For Perot's meeting with them, Coburn had taken three adjoining rooms. Only the middle room would be used: the rooms on either side had been rented as a precaution against eavesdroppers.
It was all rather melodramatic.
Coburn studied the others, wondering what they were thinking. They still had not been told what this was all about, but they had probably guessed.
He could not tell what Joe Poche was thinking: nobody ever could. A short, quiet man of thirty-two, Poche kept his emotions locked away. His voice was always low and even, his face generally blank. He had spent six years in the army, and had seen action as commander of a howitzer battery in Vietnam. He had fired just about every weapon the army possessed up to some level of proficiency, and had killed time, in Vietnam, practicing with a .45. He had spent two years with EDS in Tehran, first designing the enrollment system--the computer program that listed the names of people eligible for health-care benefits--and later as the programmer responsible for loading the files that made up the database for the whole system. Coburn knew him to be a deliberate, logical thinker, a man who would not give his assent to any idea or plan until he had questioned it from all angles and thought out all its consequences slowly and carefully. Humor and intuition were not among his strengths: brains and patience were.
Ralph Boulware was a full five inches taller than Poche. One of the two black men on the list, he had a chubby face and small, darting eyes, and he talked very fast. He had spent nine years in the air force as a technician, working on the complex inboard computer and radar systems of bombers. In Tehran for only nine months, he had started as data-preparation manager and had swiftly been promoted to data-center manager. Coburn knew him well and liked him a lot. In Tehran they had got drunk together. Their children had played together and their wives had become friends. Boulware loved his family, loved his friends, loved his job, loved his life. He enjoyed living more than anyone else Coburn could think of, with the possible exception of Ross Perot. Boulware was also a highly independent-minded son of a gun. He never had any trouble speaking out. Like many successful black men, he was a shade oversensitive, and liked to make it clear he was not to be pushed around. In Tehran over Ashura, when he had been in the high-stakes poker game with Coburn and Paul, everyone else had slept in the house for safety, as previously agreed; but Boulware had not. There had been no discussion, no announcement: Boulware just went home. A few days later he had decided that the work he was doing in Tehran did not justify the risk to his safety, so he returned to the States. He was not a man to run with the pack just because it was a pack: if he thought the pack was running the wrong way, he would leave it. He was the most skeptical of the group assembling at the Hilton Inn: if anyone was going to pour scorn on the idea of a jailbreak, Boulware would.
Glenn Jackson looked less like a mercenary than any of them. A mild man with spectacles, he had no military experience, but he was an enthusiastic hunter and an expert shot. He knew Tehran well, having worked there for Bell Helicopter as well as for EDS. He was such a straight, forthright, honest guy, Coburn thought, that it was hard to imagine him getting involved in the deception and violence that a jailbreak would entail.

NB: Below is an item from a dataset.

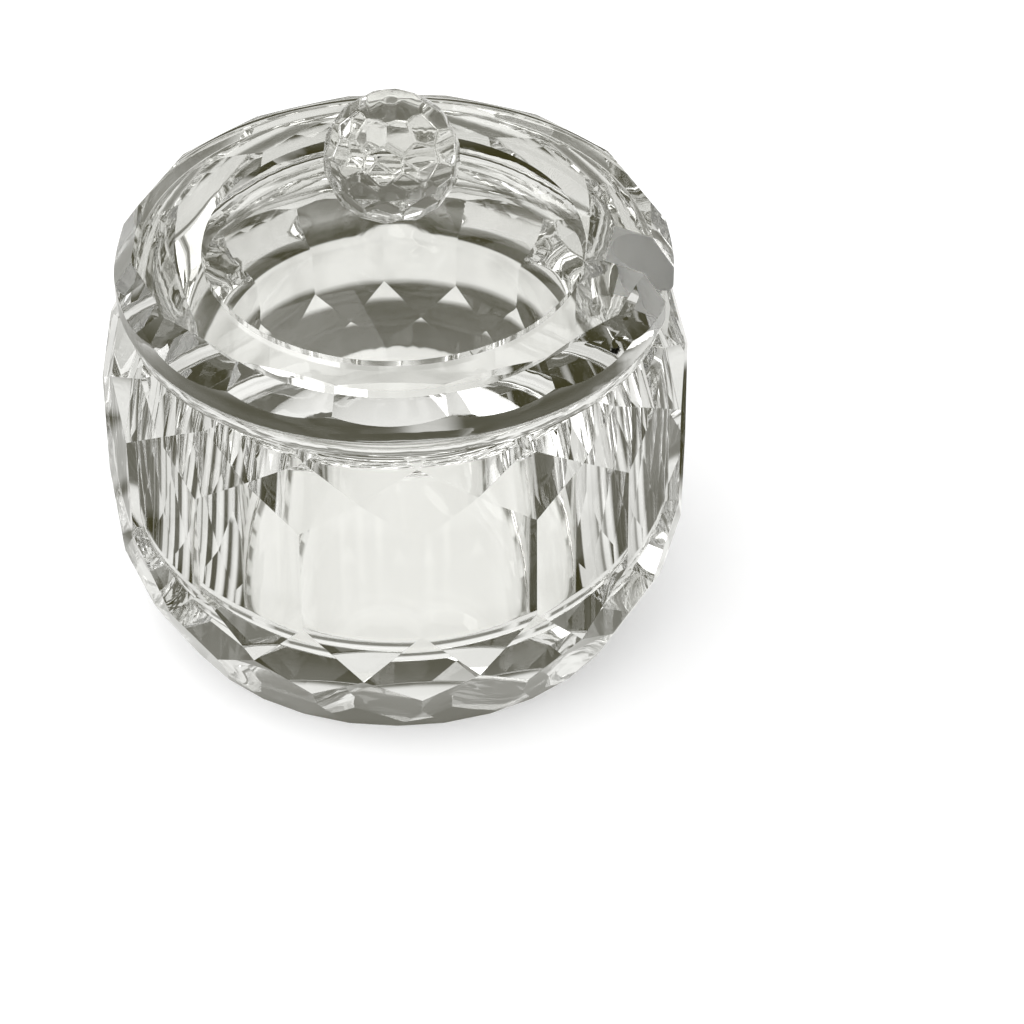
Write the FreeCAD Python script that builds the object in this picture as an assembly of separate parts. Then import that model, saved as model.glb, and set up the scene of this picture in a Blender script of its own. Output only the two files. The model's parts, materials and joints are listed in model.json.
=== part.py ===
"""Cut-glass honey pot: a thick pot with seven rows of flat cuts, a domed lid and a ball knob.

The origin is the centre of the base on the table, +Z is up and -Y is the front.
Sizes are in millimetres. A turn is in degrees about Z: 0 is the front, and +X is at 90.
"""
import FreeCAD, Part
import math
import os

Vec = FreeCAD.Vector
ORIGIN = Vec(0, 0, 0)
UP = Vec(0, 0, 1)

# ---- driving sizes ----------------------------------------------------------------------
WIDEST_RADIUS = 45.0                       # pot, at the upper corners of its tall panels
SIDES = 16                                 # cuts in each row of the pot and round the lid
STEP = 360.0 / SIDES                       # turn from one cut to the next
HALF_STEP = STEP / 2                       # turn between a row of cuts and the row above
FLAT = math.cos(math.radians(HALF_STEP))   # distance to a flat over distance to its corner

# ---- pot: heights where the corners of the cuts meet ---------------------------------------
EDGE_TURN = 5.7                            # first upright edge between two tall panels
FOOT_TIP = 0.135 * WIDEST_RADIUS           # top tip of a small cut at the foot
LOW_CORNER = 0.217 * WIDEST_RADIUS         # bottom corner of a low diamond
PANEL_TIP = 0.332 * WIDEST_RADIUS          # bottom tip of a tall panel
PANEL_LOW = 0.543 * WIDEST_RADIUS          # lower end of a panel's upright edge
PANEL_HIGH = 0.935 * WIDEST_RADIUS         # upper end of that edge
PANEL_PEAK = 1.070 * WIDEST_RADIUS         # top tip of a tall panel
HIGH_CORNER = 1.173 * WIDEST_RADIUS        # top corner of a high diamond
LIP_FOOT = 1.205 * WIDEST_RADIUS           # the cuts end here, under a plain round lip
POT_HEIGHT = 1.257 * WIDEST_RADIUS
LIP_RADIUS = 0.905 * WIDEST_RADIUS
PANEL_LEAN = 0.010                         # inward run of a panel for each unit of rise
NECK_LEAN = 0.95                           # the same for the small cuts under the lip

# ---- inside of the pot --------------------------------------------------------------------
CAVITY_RADIUS = 0.60 * WIDEST_RADIUS
CAVITY_FLOOR = 0.25 * WIDEST_RADIUS
CAVITY_CORNER = 0.10 * WIDEST_RADIUS       # rounding between floor and wall
FLARE_START = 0.93 * WIDEST_RADIUS         # where the straight wall starts to open out
MOUTH_RADIUS = 0.83 * WIDEST_RADIUS

# ---- lid: heights above its seat on the lip -------------------------------------------------
LID_RADIUS = 0.932 * WIDEST_RADIUS
LID_TURN = 12.0                            # first corner between two cuts of the shoulder
RIM_ROUND = 0.030 * WIDEST_RADIUS         # rounding under the rim
RIM_HEIGHT = 0.090 * WIDEST_RADIUS         # upright band of the rim, at the middle of a cut
SHOULDER_RADIUS = 0.855 * WIDEST_RADIUS    # where a shoulder cut meets the dome
SHOULDER_HEIGHT = 0.205 * WIDEST_RADIUS
DOME_HEIGHT = 0.325 * WIDEST_RADIUS
HOLLOW_RADIUS = 0.61 * WIDEST_RADIUS       # the lid is hollowed inside its flat seat
HOLLOW_STEP = 0.03 * WIDEST_RADIUS
HOLLOW_RISE = 0.115 * WIDEST_RADIUS

# ---- notch in the lid's rim, which lets a handle out of the pot -------------------------------
NOTCH_TURN = 80.0
NOTCH_WIDTH = 0.20 * WIDEST_RADIUS
NOTCH_DEPTH = 0.20 * WIDEST_RADIUS

# ---- knob: a ball of flat cuts on a small round foot ------------------------------------------
KNOB_RADIUS = 0.225 * WIDEST_RADIUS        # to the corners of the cuts, nearly
KNOB_FOOT = 0.15 * WIDEST_RADIUS
KNOB_SIDES = 10
KNOB_TILTS = (-50, -25, 0, 25, 50, 75)     # how far each row of cuts looks up, in degrees
KNOB_FLAT = 0.965                          # distance to a cut over KNOB_RADIUS


def around(radius, turn, height):
    """The point at this radius, turn and height."""
    angle = math.radians(turn)
    return Vec(radius * math.sin(angle), -radius * math.cos(angle), height)


def at(radius, height):
    """A point of a profile that is turned about Z."""
    return Vec(radius, 0, height)


def turned(edges):
    """The solid made by turning a closed profile about Z."""
    return Part.Face(Part.Wire(edges)).revolve(ORIGIN, UP, 360)


def line_through(points):
    """Chain of straight edges through these points."""
    return [Part.makeLine(a, b) for a, b in zip(points, points[1:])]


def quarter_round(start, end, centre):
    """Quarter circle from start to end, about a centre level with one of them."""
    radius = (start - centre).Length
    middle = centre + ((start + end) / 2 - centre).normalize() * radius
    return Part.Arc(start, middle, end).toShape()


def cut_row(lower, upper, flat_turn, sides, bottom, top):
    """Tapered prism from bottom to top: its flats pass through two (distance, height) points."""
    spread = (upper[0] - lower[0]) / (upper[1] - lower[1])
    rings = []
    for height in (bottom, top):
        distance = lower[0] + spread * (height - lower[1])
        corner = distance / math.cos(math.pi / sides)
        turns = [flat_turn + (i + 0.5) * 360.0 / sides for i in range(sides + 1)]
        rings.append(Part.makePolygon([around(corner, turn, height) for turn in turns]))
    return Part.makeLoft(rings, True, True)


def pot_rows():
    """The pot's rows of cuts from foot to lip, as (lower, upper, flat_turn).

    In each row a corner of one cut is the tip of the cut above or below it, so every
    distance follows from the tall panels and the heights of the corners.
    """
    def panel(height):
        return WIDEST_RADIUS * FLAT - PANEL_LEAN * (height - PANEL_HIGH)

    def along(lower, upper, height):
        share = (height - lower[1]) / (upper[1] - lower[1])
        return lower[0] + share * (upper[0] - lower[0])

    edge, middle = EDGE_TURN, EDGE_TURN + HALF_STEP
    panels = ((panel(PANEL_LOW), PANEL_LOW), (panel(PANEL_HIGH), PANEL_HIGH))

    high = ((WIDEST_RADIUS, PANEL_HIGH), (panel(PANEL_PEAK) * FLAT, PANEL_PEAK))
    high_corner = along(*high, HIGH_CORNER)
    neck = ((panel(PANEL_PEAK), PANEL_PEAK), (high_corner * FLAT, HIGH_CORNER))
    tip_end = high_corner - NECK_LEAN * (LIP_FOOT - HIGH_CORNER)
    tips = ((high_corner, HIGH_CORNER), (tip_end, LIP_FOOT))

    low = ((panel(PANEL_TIP) * FLAT, PANEL_TIP), (panel(PANEL_LOW) / FLAT, PANEL_LOW))
    low_corner = along(*low, LOW_CORNER)
    under = ((low_corner * FLAT, LOW_CORNER), (panel(PANEL_TIP), PANEL_TIP))
    base_distance = along(*under, 0.0)
    foot = ((base_distance, 0.0), (along(*under, FOOT_TIP) / FLAT, FOOT_TIP))

    on_edges = [(*row, edge) for row in (foot, low, high, tips)]
    on_middles = [(*row, middle) for row in (under, panels, neck)]
    return on_edges + on_middles


def pot_cavity():
    """The space inside the pot: flat floor, round corner, straight wall and flared mouth."""
    rise = POT_HEIGHT - FLARE_START
    above = POT_HEIGHT + 1.0
    corner_centre = at(CAVITY_RADIUS - CAVITY_CORNER, CAVITY_FLOOR + CAVITY_CORNER)
    floor_end = at(CAVITY_RADIUS - CAVITY_CORNER, CAVITY_FLOOR)
    wall_foot = at(CAVITY_RADIUS, CAVITY_FLOOR + CAVITY_CORNER)
    wall_top = at(CAVITY_RADIUS, FLARE_START)
    mouth = at(MOUTH_RADIUS, POT_HEIGHT)
    flare = Part.BezierCurve()
    flare.setPoles([wall_top, at(CAVITY_RADIUS, FLARE_START + 0.5 * rise),
                    at(MOUTH_RADIUS, POT_HEIGHT - 0.6 * rise), mouth])
    edges = [Part.makeLine(at(0, CAVITY_FLOOR), floor_end),
             quarter_round(floor_end, wall_foot, corner_centre),
             Part.makeLine(wall_foot, wall_top),
             flare.toShape()]
    edges += line_through([mouth, at(MOUTH_RADIUS, above), at(0, above), at(0, CAVITY_FLOOR)])
    return turned(edges)


def make_pot():
    """Blank cut flat row by row, with its plain lip on top, then hollowed."""
    pot = Part.makeCylinder(1.1 * WIDEST_RADIUS, LIP_FOOT)
    for lower, upper, flat_turn in pot_rows():
        pot = pot.common(cut_row(lower, upper, flat_turn, SIDES, -1.0, LIP_FOOT + 1.0))
    lip = Part.makeCylinder(LIP_RADIUS, POT_HEIGHT - LIP_FOOT, Vec(0, 0, LIP_FOOT))
    return pot.fuse(lip).cut(pot_cavity())


def cap(radius, edge, rise):
    """Height at this radius of a ball's cap that rises this much inside its edge."""
    ball = (edge ** 2 + rise ** 2) / (2 * rise)
    return rise - ball + math.sqrt(ball ** 2 - radius ** 2)


def dome(radius):
    """Height of the lid's dome above the seat."""
    return SHOULDER_HEIGHT + cap(radius, SHOULDER_RADIUS, DOME_HEIGHT - SHOULDER_HEIGHT)


def hollow(radius):
    """Height of the lid's hollow above the top of its step."""
    return cap(radius, HOLLOW_RADIUS, HOLLOW_RISE)


def lid_blank():
    """The lid as turned: hollow, step, seat, upright rim, dome and the knob's small flat."""
    seat = POT_HEIGHT
    step = seat + HOLLOW_STEP
    hollow_top = at(0, step + HOLLOW_RISE)
    hollow_middle = at(HOLLOW_RADIUS / 2, step + hollow(HOLLOW_RADIUS / 2))
    hollow_end = at(HOLLOW_RADIUS, step)
    rim_flat = at(LID_RADIUS - RIM_ROUND, seat)
    rim_wall = at(LID_RADIUS, seat + RIM_ROUND)
    dome_end = at(LID_RADIUS, seat + dome(LID_RADIUS))
    dome_middle = at(LID_RADIUS / 2, seat + dome(LID_RADIUS / 2))
    dome_top = at(KNOB_FOOT, seat + dome(KNOB_FOOT))
    edges = [Part.Arc(hollow_top, hollow_middle, hollow_end).toShape()]
    edges += line_through([hollow_end, at(HOLLOW_RADIUS, seat), rim_flat])
    edges += [quarter_round(rim_flat, rim_wall, at(LID_RADIUS - RIM_ROUND, seat + RIM_ROUND)),
              Part.makeLine(rim_wall, dome_end),
              Part.Arc(dome_end, dome_middle, dome_top).toShape()]
    edges += line_through([dome_top, at(0, dome_top.z), hollow_top])
    return turned(edges)


def notch_cutter():
    """A round-ended slot from the rim toward the axis, through the full height of the rim."""
    radius = NOTCH_WIDTH / 2
    height = DOME_HEIGHT + 2.0
    centre = LID_RADIUS - NOTCH_DEPTH + radius
    end = Part.makeCylinder(radius, height, Vec(centre, 0, POT_HEIGHT - 1.0))
    slot = Part.makeBox(2 * NOTCH_DEPTH, NOTCH_WIDTH, height, Vec(centre, -radius, POT_HEIGHT - 1.0))
    cutter = end.fuse(slot)
    cutter.rotate(ORIGIN, UP, NOTCH_TURN - 90)
    return cutter


def make_lid():
    """Turned blank with sixteen flat cuts round its shoulder and one notch in its rim."""
    lower = (LID_RADIUS, POT_HEIGHT + RIM_HEIGHT)
    upper = (SHOULDER_RADIUS, POT_HEIGHT + SHOULDER_HEIGHT)
    top = POT_HEIGHT + DOME_HEIGHT + 1.0
    shoulder = cut_row(lower, upper, LID_TURN + HALF_STEP, SIDES, POT_HEIGHT - 1.0, top)
    return lid_blank().common(shoulder).cut(notch_cutter())


def make_knob():
    """Ball cut flat in rows, each turned half a cut from the last, with a flat round foot."""
    foot_height = POT_HEIGHT + dome(KNOB_FOOT)
    centre = foot_height + math.sqrt(KNOB_RADIUS ** 2 - KNOB_FOOT ** 2)
    top = centre + KNOB_FLAT * KNOB_RADIUS
    flat = KNOB_FLAT * KNOB_RADIUS
    knob = Part.makeCylinder(KNOB_RADIUS, top - foot_height, Vec(0, 0, foot_height))
    for row, tilt in enumerate(KNOB_TILTS):
        out, up = math.cos(math.radians(tilt)), math.sin(math.radians(tilt))
        lower = ((flat + KNOB_RADIUS * up) / out, centre - KNOB_RADIUS)
        upper = ((flat - flat * up) / out, centre + flat)
        turn = LID_TURN + (row % 2) * 180.0 / KNOB_SIDES
        knob = knob.common(cut_row(lower, upper, turn, KNOB_SIDES, foot_height - 1.0, top + 0.01))
    return knob


def main():
    os.makedirs("parts", exist_ok=True)
    pieces = {"pot": make_pot(), "lid": make_lid(), "knob": make_knob()}
    for name, shape in pieces.items():
        shape.exportStep("parts/" + name + ".step")


main()
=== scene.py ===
"""Looks of the cut-glass honey pot: clear glass on white paper, in soft studio light."""

import json
import math

import bpy
from mathutils import Matrix, Vector


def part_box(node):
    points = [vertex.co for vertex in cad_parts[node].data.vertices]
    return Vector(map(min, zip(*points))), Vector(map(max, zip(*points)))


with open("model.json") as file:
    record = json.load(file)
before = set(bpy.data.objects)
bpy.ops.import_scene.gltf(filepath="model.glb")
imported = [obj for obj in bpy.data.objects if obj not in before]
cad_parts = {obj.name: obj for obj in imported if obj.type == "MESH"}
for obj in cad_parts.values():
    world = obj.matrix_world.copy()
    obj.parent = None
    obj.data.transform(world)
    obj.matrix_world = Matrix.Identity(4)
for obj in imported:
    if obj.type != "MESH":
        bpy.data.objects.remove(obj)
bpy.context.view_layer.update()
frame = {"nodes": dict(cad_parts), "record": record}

# ---- sizes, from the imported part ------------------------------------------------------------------
pot_low, pot_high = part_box("pot")
POT_RADIUS = (pot_high.x - pot_low.x) / 2
notch_box = next(opening["box_m"] for opening in frame["record"]["physics"]["openings"]
                 if opening["name"] == "notch")

# ---- glass ----------------------------------------------------------------------------------------
GLASS_IOR = 1.52
GLASS_TINT = (0.984, 0.984, 0.972, 1.0)
GLASS_BOUNCES = 28                      # light is turned back many times inside thick cut glass
POLISH = {                              # wave size, wave depth, haze
    "pot": (55.0, 0.012, 0.03),
    "lid": (70.0, 0.010, 0.03),
    "knob": (110.0, 0.008, 0.03),
}
WAVE_NOISE = {"Detail": 1.0, "Roughness": 0.4}
WAVE_RELIEF = 0.001                     # metres that a wave depth of 1 stands for
HAZE_NOISE = {"Scale": 140.0, "Detail": 4.0, "Roughness": 0.6, "Distortion": 1.2}
HAZE_SHOWS = (0.5, 0.75)                # noise levels between which the haze comes in

SATIN = 0.85                            # roughness of the ground notch
NOTCH_HALF = 0.104 * POT_RADIUS         # just past the notch's side walls
NOTCH_INNER = 0.725 * POT_RADIUS        # just short of its round end

# ---- edges and gaps, in metres and degrees --------------------------------------------------------
EDGE_ROUND = {"pot": 0.00022, "lid": 0.00022, "knob": 0.0011}    # the knob's cuts are softest
EDGE_ANGLES = {"pot": 12.0, "lid": 17.0, "knob": 12.0}    # only sharper edges are rounded
EDGE_STEPS = 3
WELD_REACH = 1e-6
FLAT_ANGLE = 0.05                       # faces this near to one plane are merged
AREA_WEIGHT = 100                       # the large faces keep their own flat shading
AIR_GAP = 0.00004                       # pieces that rest on each other never touch fully
FLOOR_GAP = 0.0002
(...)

Jackson was also a Baptist--the others were Catholic, except for Poche, who did not say what he was--and Baptists were famous for punching Bibles, not faces. Coburn wondered how Jackson would make out.
He had a similar concern about Pat Sculley. Sculley had a good military record--he had been five years in the army, ending up as a Ranger instructor with the rank of captain--but he had no combat experience. Aggressive and outgoing in business, he was one of EDS's brightest up-and-coming young executives. Like Coburn, Sculley was an irrepressible optimist, but whereas Coburn's attitudes had been tempered by war, Sculley was youthfully naive. If this thing gets violent, Coburn wondered, will Sculley be hard enough to handle it?
Of the two men who had not yet arrived, one was the most qualified to take part in a jailbreak, and the other perhaps the least.
Jim Schwebach knew more about combat than he did about computers. Eleven years in the army, he had served with the 5th Special Forces Group in Vietnam, doing the kind of commando work Bull Simons specialized in, clandestine operations behind enemy lines; and he had even more medals than Coburn. Because he had spent so many years in the military, he was still a low-level executive, despite his age, which was thirty-five. He had been a trainee systems engineer when he went to Tehran, but he was mature and dependable, and Coburn had made him a team leader during the evacuation. Only five feet six inches, Schwebach had the erect, chin-up posture of many short
men, and the indomitable fighting spirit that is the only defense of the smallest boy in the class. No matter what the score--it could be 12--0, ninth inning and two outs--Schwebach would be up on the edge of the dugout, clawing away and trying to figure out how to get an extra hit. Coburn admired him for volunteering--out of high-principled patriotism--for extra tours in Vietnam. In battle, Coburn thought, Schwebach would be the last guy you would want to take prisoner--if you had your druthers, you would make sure you killed the little son of a bitch before you captured him, he would make so much trouble.
However, Schwebach's feistiness was not immediately apparent. He was a very ordinary-looking fellow. In fact, you hardly noticed him. In Tehran he had lived farther south than anyone else, in a district where there were no other Americans, yet he had often walked around the streets, wearing a beat-up old field jacket, blue jeans, and a knit cap, and had never been bothered. He could lose himself in a crowd of two--a talent that might be useful in a jailbreak.
The other missing man was Ron Davis. At thirty he was the youngest on the list. The son of a poor black insurance salesman, Davis had risen fast in the white world of corporate America. Few people who started, as he had, in operations ever made it to management on the customer side of the business. Perot was especially proud of Davis: "Ron's career achievement is like a moonshot," he would say. Davis had acquired a good knowledge of Farsi in a year and a half in Tehran, working under Keane Taylor, not on the Ministry contract but on a smaller, separate project to computerize Bank Omran, the Shah's bank. Davis was cheerful, flippant, full of jokes, a juvenile version of Richard Pryor, but without the profanity. Coburn thought he was the most sincere of the men on the list. Davis found it easy to open up and talk about his feelings and his personal life. For that reason Coburn thought of him as vulnerable. On the other hand, perhaps the ability to talk honestly about yourself to others was a sign of great inner confidence and strength.
Whatever the truth about Davis's emotional toughness, physically he was as hard as a nail. He had no military experience, but he was a karate black belt. One time in Tehran three men had attacked him and attempted to rob him: he had beaten them all up in a few seconds. Like Schwebach's ability to be inconspicuous, Davis's karate was a talent that might become useful.